Problem to work on -
Extract the complete data exactly as given.
— start of Dataset excerpt —
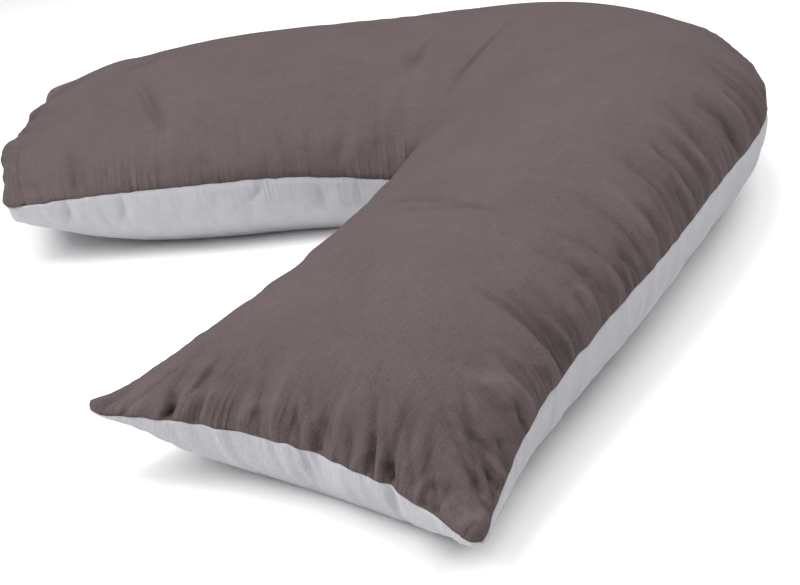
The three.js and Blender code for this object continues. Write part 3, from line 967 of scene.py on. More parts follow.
@dataclass(frozen=True)
class Inflation:
    """Blows up the closed cover as cloth that is a little too long, sewn down at the seam.

    voxel and sewn are in metres, and most, the height that wrinkles are kept under, in
    millimetres.
    """

    form: PillowForm
    grid: Grid = Grid(arm_rows=70, apex_rows=36, columns=60, seam_steps=(0.5, 1))
    voxel: float = 0.0052
    frames: int = 20
    pressure: float = 4
    slack: float = 0.04
    stiffness: float = 15
    bending: float = 0.05
    sewn: float = 0.004
    smoothing: int = 160
    most: float = 6

    def wrinkles(self) -> Wrinkles:
        """Simulates the cover and keeps the wrinkles that are smaller than its main form.

        Returns:
            The wrinkles.
        """
        mesh = self._cover()
        piece = bpy.data.objects.new("cover", mesh)
        bpy.context.scene.collection.objects.link(piece)
        count = len(mesh.vertices)
        places, normals = np.empty(count * 3), np.empty(count * 3)
        mesh.vertices.foreach_get("co", places)
        mesh.vertices.foreach_get("normal", normals)
        places, normals = places.reshape(-1, 3), normals.reshape(-1, 3)
        self._sew(piece, places)
        self._set_cloth(piece)
        for step in range(1, self.frames + 1):
            bpy.context.scene.frame_set(step)
        blown = piece.evaluated_get(bpy.context.evaluated_depsgraph_get()).to_mesh()
        after = np.empty(count * 3)
        blown.vertices.foreach_get("co", after)
        height = ((after.reshape(-1, 3) - places) * normals).sum(1) / MILLIMETRE
        edges = np.empty(len(mesh.edges) * 2, int)
        mesh.edges.foreach_get("vertices", edges)
        height = height - self._smoothed(height, edges.reshape(-1, 2))
        height = self.most * np.tanh(height / self.most)
        mesh.calc_loop_triangles()
        triangles = np.empty(len(mesh.loop_triangles) * 3, int)
        mesh.loop_triangles.foreach_get("vertices", triangles)
        bpy.data.objects.remove(piece)
        bpy.context.scene.frame_set(1)
        return Wrinkles(places, triangles.reshape(-1, 3), height)

    def _cover(self) -> bpy.types.Mesh:
        """The smooth cover as one closed mesh of even faces, in metres about the inner corner.

        Returns:
            The cover's mesh.
        """
        sections = self.form.sections(self.grid.ways())
        points, quads = [], []
        for face in Face:
            placed = self.form.points(face, sections, self.grid.across())[0]
            quads.append(grid_quads(placed.shape, face.up) + sum(len(p) for p in points))
            points.append(placed.reshape(-1, 3) * MILLIMETRE)
        mesh = bpy.data.meshes.new("cover")
        kept, faces = weld(np.concatenate(points), np.concatenate(quads))
        mesh.from_pydata(np.concatenate(points)[kept].tolist(), [], faces)
        piece = bpy.data.objects.new("cover", mesh)
        bpy.context.scene.collection.objects.link(piece)
        even = piece.modifiers.new("even", "REMESH")
        even.mode, even.voxel_size = "VOXEL", self.voxel
        ready = piece.evaluated_get(bpy.context.evaluated_depsgraph_get())
        evened = bpy.data.meshes.new_from_object(ready)
        bpy.data.objects.remove(piece)
        return evened

    def _sew(self, piece: bpy.types.Object, places: np.ndarray) -> None:
        """Holds the cloth along the seam and where it lies on the floor.

        Args:
            piece: The cover.
            places: Its points, in metres.
        """
        grid = Grid()
        sheet = self.form.sheet(self.form.sections(grid.ways()), grid.across()) * MILLIMETRE
        seam = np.concatenate([sheet[:, 0], sheet[:, -1], sheet[0], sheet[-1]])
        tree = KDTree(len(seam))
        for i, point in enumerate(seam.tolist()):
            tree.insert(point, i)
        tree.balance()
        away = np.array([tree.find(point)[2] for point in places.tolist()])
        held = np.clip(2 - away / self.sewn, 0, 1)
        held[places[:, 2] < self.form.floor_ease * MILLIMETRE] = 1
        group = piece.vertex_groups.new(name="held")
        for i in np.flatnonzero(held).tolist():
            group.add([i], float(held[i]), "REPLACE")

    def _set_cloth(self, piece: bpy.types.Object) -> None:
        """Adds the cloth with its pressure, its slack and no gravity.

        Args:
            piece: The cover.
        """
        cloth = piece.modifiers.new("cloth", "CLOTH")
        cloth.point_cache.frame_start, cloth.point_cache.frame_end = 1, self.frames
        cloth.collision_settings.use_collision = False
        settings = cloth.settings
        settings.tension_stiffness = settings.compression_stiffness = self.stiffness
        settings.bending_stiffness = self.bending
        settings.use_pressure = True
        settings.uniform_pressure_force = self.pressure
        settings.effector_weights.gravity = 0
        settings.vertex_group_mass = "held"
        settings.shrink_min = -self.slack

    def _smoothed(self, values: np.ndarray, edges: np.ndarray) -> np.ndarray:
        """Values at the points of a mesh, averaged over and over with their neighbours'.

        Args:
            values: A value for each point.
            edges: The two points of each edge.

        Returns:
            The averaged values.
        """
        count = len(values)
        degree = np.bincount(edges.ravel(), minlength=count)
        for _ in range(self.smoothing):
            near = np.bincount(edges[:, 0], values[edges[:, 1]], count)
            near += np.bincount(edges[:, 1], values[edges[:, 0]], count)
            values = (values + near / degree) / 2
        return values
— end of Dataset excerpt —
Solution to the exercise -
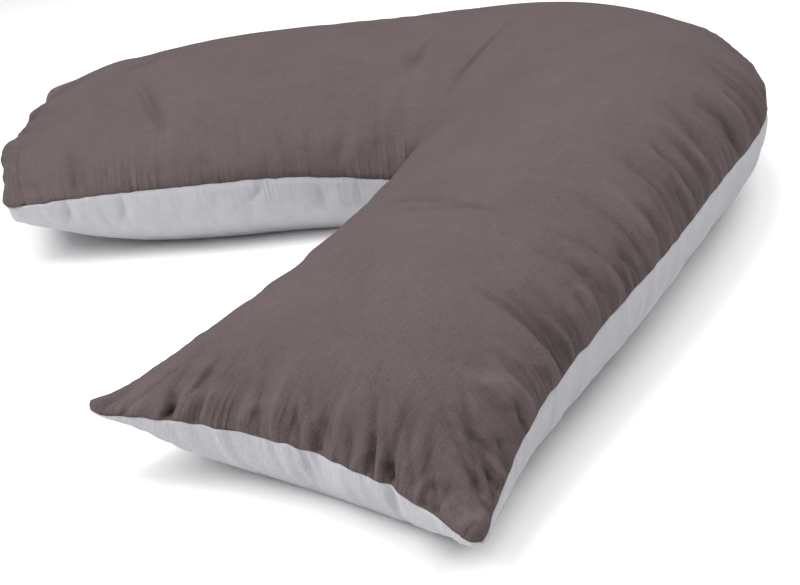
The three.js and Blender code for this object continues. Write part 3, from line 967 of scene.py on. More parts follow.
@dataclass(frozen=True)
class Inflation:
    """Blows up the closed cover as cloth that is a little too long, sewn down at the seam.

    voxel and sewn are in metres, and most, the height that wrinkles are kept under, in
    millimetres.
    """

    form: PillowForm
    grid: Grid = Grid(arm_rows=70, apex_rows=36, columns=60, seam_steps=(0.5, 1))
    voxel: float = 0.0052
    frames: int = 20
    pressure: float = 4
    slack: float = 0.04
    stiffness: float = 15
    bending: float = 0.05
    sewn: float = 0.004
    smoothing: int = 160
    most: float = 6

    def wrinkles(self) -> Wrinkles:
        """Simulates the cover and keeps the wrinkles that are smaller than its main form.

        Returns:
            The wrinkles.
        """
        mesh = self._cover()
        piece = bpy.data.objects.new("cover", mesh)
        bpy.context.scene.collection.objects.link(piece)
        count = len(mesh.vertices)
        places, normals = np.empty(count * 3), np.empty(count * 3)
        mesh.vertices.foreach_get("co", places)
        mesh.vertices.foreach_get("normal", normals)
        places, normals = places.reshape(-1, 3), normals.reshape(-1, 3)
        self._sew(piece, places)
        self._set_cloth(piece)
        for step in range(1, self.frames + 1):
            bpy.context.scene.frame_set(step)
        blown = piece.evaluated_get(bpy.context.evaluated_depsgraph_get()).to_mesh()
        after = np.empty(count * 3)
        blown.vertices.foreach_get("co", after)
        height = ((after.reshape(-1, 3) - places) * normals).sum(1) / MILLIMETRE
        edges = np.empty(len(mesh.edges) * 2, int)
        mesh.edges.foreach_get("vertices", edges)
        height = height - self._smoothed(height, edges.reshape(-1, 2))
        height = self.most * np.tanh(height / self.most)
        mesh.calc_loop_triangles()
        triangles = np.empty(len(mesh.loop_triangles) * 3, int)
        mesh.loop_triangles.foreach_get("vertices", triangles)
        bpy.data.objects.remove(piece)
        bpy.context.scene.frame_set(1)
        return Wrinkles(places, triangles.reshape(-1, 3), height)

    def _cover(self) -> bpy.types.Mesh:
        """The smooth cover as one closed mesh of even faces, in metres about the inner corner.

        Returns:
            The cover's mesh.
        """
        sections = self.form.sections(self.grid.ways())
        points, quads = [], []
        for face in Face:
            placed = self.form.points(face, sections, self.grid.across())[0]
            quads.append(grid_quads(placed.shape, face.up) + sum(len(p) for p in points))
            points.append(placed.reshape(-1, 3) * MILLIMETRE)
        mesh = bpy.data.meshes.new("cover")
        kept, faces = weld(np.concatenate(points), np.concatenate(quads))
        mesh.from_pydata(np.concatenate(points)[kept].tolist(), [], faces)
        piece = bpy.data.objects.new("cover", mesh)
        bpy.context.scene.collection.objects.link(piece)
        even = piece.modifiers.new("even", "REMESH")
        even.mode, even.voxel_size = "VOXEL", self.voxel
        ready = piece.evaluated_get(bpy.context.evaluated_depsgraph_get())
        evened = bpy.data.meshes.new_from_object(ready)
        bpy.data.objects.remove(piece)
        return evened

    def _sew(self, piece: bpy.types.Object, places: np.ndarray) -> None:
        """Holds the cloth along the seam and where it lies on the floor.

        Args:
            piece: The cover.
            places: Its points, in metres.
        """
        grid = Grid()
        sheet = self.form.sheet(self.form.sections(grid.ways()), grid.across()) * MILLIMETRE
        seam = np.concatenate([sheet[:, 0], sheet[:, -1], sheet[0], sheet[-1]])
        tree = KDTree(len(seam))
        for i, point in enumerate(seam.tolist()):
            tree.insert(point, i)
        tree.balance()
        away = np.array([tree.find(point)[2] for point in places.tolist()])
        held = np.clip(2 - away / self.sewn, 0, 1)
        held[places[:, 2] < self.form.floor_ease * MILLIMETRE] = 1
        group = piece.vertex_groups.new(name="held")
        for i in np.flatnonzero(held).tolist():
            group.add([i], float(held[i]), "REPLACE")

    def _set_cloth(self, piece: bpy.types.Object) -> None:
        """Adds the cloth with its pressure, its slack and no gravity.

        Args:
            piece: The cover.
        """
        cloth = piece.modifiers.new("cloth", "CLOTH")
        cloth.point_cache.frame_start, cloth.point_cache.frame_end = 1, self.frames
        cloth.collision_settings.use_collision = False
        settings = cloth.settings
        settings.tension_stiffness = settings.compression_stiffness = self.stiffness
        settings.bending_stiffness = self.bending
        settings.use_pressure = True
        settings.uniform_pressure_force = self.pressure
        settings.effector_weights.gravity = 0
        settings.vertex_group_mass = "held"
        settings.shrink_min = -self.slack

    def _smoothed(self, values: np.ndarray, edges: np.ndarray) -> np.ndarray:
        """Values at the points of a mesh, averaged over and over with their neighbours'.

        Args:
            values: A value for each point.
            edges: The two points of each edge.

        Returns:
            The averaged values.
        """
        count = len(values)
        degree = np.bincount(edges.ravel(), minlength=count)
        for _ in range(self.smoothing):
            near = np.bincount(edges[:, 0], values[edges[:, 1]], count)
            near += np.bincount(edges[:, 1], values[edges[:, 0]], count)
            values = (values + near / degree) / 2
        return values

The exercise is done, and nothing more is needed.